■ Dataset content ■

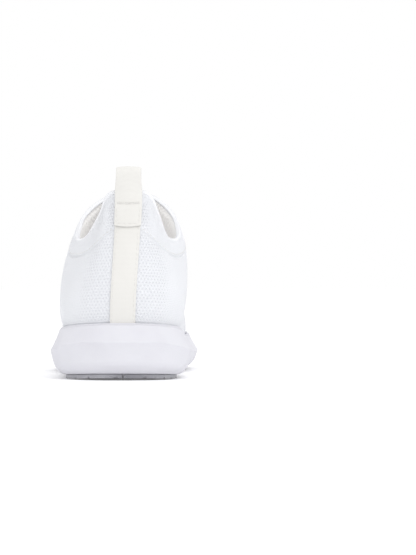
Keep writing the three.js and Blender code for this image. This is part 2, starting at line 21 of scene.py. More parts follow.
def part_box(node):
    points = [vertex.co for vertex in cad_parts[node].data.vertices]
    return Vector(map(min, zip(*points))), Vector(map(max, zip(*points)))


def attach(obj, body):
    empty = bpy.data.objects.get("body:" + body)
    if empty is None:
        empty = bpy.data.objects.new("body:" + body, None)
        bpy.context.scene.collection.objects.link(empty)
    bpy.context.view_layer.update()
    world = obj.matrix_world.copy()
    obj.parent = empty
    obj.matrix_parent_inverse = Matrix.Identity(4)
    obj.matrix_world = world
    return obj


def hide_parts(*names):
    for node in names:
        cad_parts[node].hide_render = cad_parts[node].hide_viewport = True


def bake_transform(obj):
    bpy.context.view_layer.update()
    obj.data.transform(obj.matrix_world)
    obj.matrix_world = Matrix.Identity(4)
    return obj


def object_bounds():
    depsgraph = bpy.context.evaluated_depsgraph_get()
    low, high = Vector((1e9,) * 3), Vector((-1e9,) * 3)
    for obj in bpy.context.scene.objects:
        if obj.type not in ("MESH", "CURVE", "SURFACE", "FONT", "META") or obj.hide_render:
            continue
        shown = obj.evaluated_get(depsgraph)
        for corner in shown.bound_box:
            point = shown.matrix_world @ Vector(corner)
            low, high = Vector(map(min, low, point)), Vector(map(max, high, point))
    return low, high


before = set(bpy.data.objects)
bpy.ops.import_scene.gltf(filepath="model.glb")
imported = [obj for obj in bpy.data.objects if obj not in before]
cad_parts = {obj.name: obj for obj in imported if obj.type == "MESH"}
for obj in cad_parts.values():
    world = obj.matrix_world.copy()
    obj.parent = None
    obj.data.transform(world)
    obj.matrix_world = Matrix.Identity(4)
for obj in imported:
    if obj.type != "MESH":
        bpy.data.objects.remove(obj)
cad_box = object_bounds()

log = logging.getLogger("running_shoe")

MM = 0.001
Curve = Callable[[np.ndarray], np.ndarray]
Colour = tuple[float, float, float]

REAR = "rear_shoe"
FOREFOOT = "forefoot"
UP = np.array([0.0, 0.0, 1.0])
WEAVE = "weave"


# Curves and the shape of the shoe


def hermite(start, end, slope_in, slope_out, share):
    """Cubic between two values with the given slopes.

    Args:
        start: Value at share 0.
        end: Value at share 1.
        slope_in: Slope at share 0, per unit of share.
        slope_out: Slope at share 1, per unit of share.
        share: Place between the two, from 0 to 1.

    Returns:
        The value there.
    """
    square, cube = share * share, share**3
    return (
        start * (2 * cube - 3 * square + 1)
        + slope_in * (cube - 2 * square + share)
        + end * (3 * square - 2 * cube)
        + slope_out * (cube - square)
    )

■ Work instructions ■
Quote the data above in full, changing nothing.

■ Response to this task ■
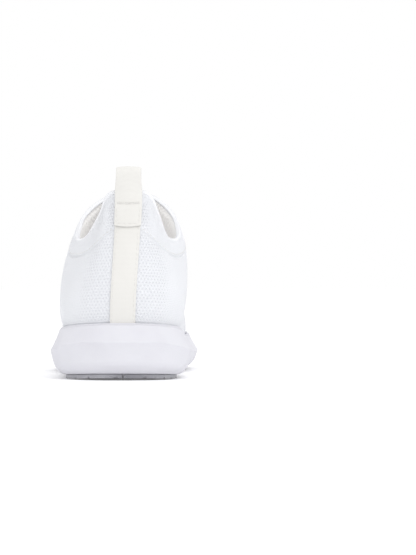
Keep writing the three.js and Blender code for this image. This is part 2, starting at line 21 of scene.py. More parts follow.
def part_box(node):
    points = [vertex.co for vertex in cad_parts[node].data.vertices]
    return Vector(map(min, zip(*points))), Vector(map(max, zip(*points)))


def attach(obj, body):
    empty = bpy.data.objects.get("body:" + body)
    if empty is None:
        empty = bpy.data.objects.new("body:" + body, None)
        bpy.context.scene.collection.objects.link(empty)
    bpy.context.view_layer.update()
    world = obj.matrix_world.copy()
    obj.parent = empty
    obj.matrix_parent_inverse = Matrix.Identity(4)
    obj.matrix_world = world
    return obj


def hide_parts(*names):
    for node in names:
        cad_parts[node].hide_render = cad_parts[node].hide_viewport = True


def bake_transform(obj):
    bpy.context.view_layer.update()
    obj.data.transform(obj.matrix_world)
    obj.matrix_world = Matrix.Identity(4)
    return obj


def object_bounds():
    depsgraph = bpy.context.evaluated_depsgraph_get()
    low, high = Vector((1e9,) * 3), Vector((-1e9,) * 3)
    for obj in bpy.context.scene.objects:
        if obj.type not in ("MESH", "CURVE", "SURFACE", "FONT", "META") or obj.hide_render:
            continue
        shown = obj.evaluated_get(depsgraph)
        for corner in shown.bound_box:
            point = shown.matrix_world @ Vector(corner)
            low, high = Vector(map(min, low, point)), Vector(map(max, high, point))
    return low, high


before = set(bpy.data.objects)
bpy.ops.import_scene.gltf(filepath="model.glb")
imported = [obj for obj in bpy.data.objects if obj not in before]
cad_parts = {obj.name: obj for obj in imported if obj.type == "MESH"}
for obj in cad_parts.values():
    world = obj.matrix_world.copy()
    obj.parent = None
    obj.data.transform(world)
    obj.matrix_world = Matrix.Identity(4)
for obj in imported:
    if obj.type != "MESH":
        bpy.data.objects.remove(obj)
cad_box = object_bounds()

log = logging.getLogger("running_shoe")

MM = 0.001
Curve = Callable[[np.ndarray], np.ndarray]
Colour = tuple[float, float, float]

REAR = "rear_shoe"
FOREFOOT = "forefoot"
UP = np.array([0.0, 0.0, 1.0])
WEAVE = "weave"


# Curves and the shape of the shoe


def hermite(start, end, slope_in, slope_out, share):
    """Cubic between two values with the given slopes.

    Args:
        start: Value at share 0.
        end: Value at share 1.
        slope_in: Slope at share 0, per unit of share.
        slope_out: Slope at share 1, per unit of share.
        share: Place between the two, from 0 to 1.

    Returns:
        The value there.
    """
    square, cube = share * share, share**3
    return (
        start * (2 * cube - 3 * square + 1)
        + slope_in * (cube - 2 * square + share)
        + end * (3 * square - 2 * cube)
        + slope_out * (cube - square)
    )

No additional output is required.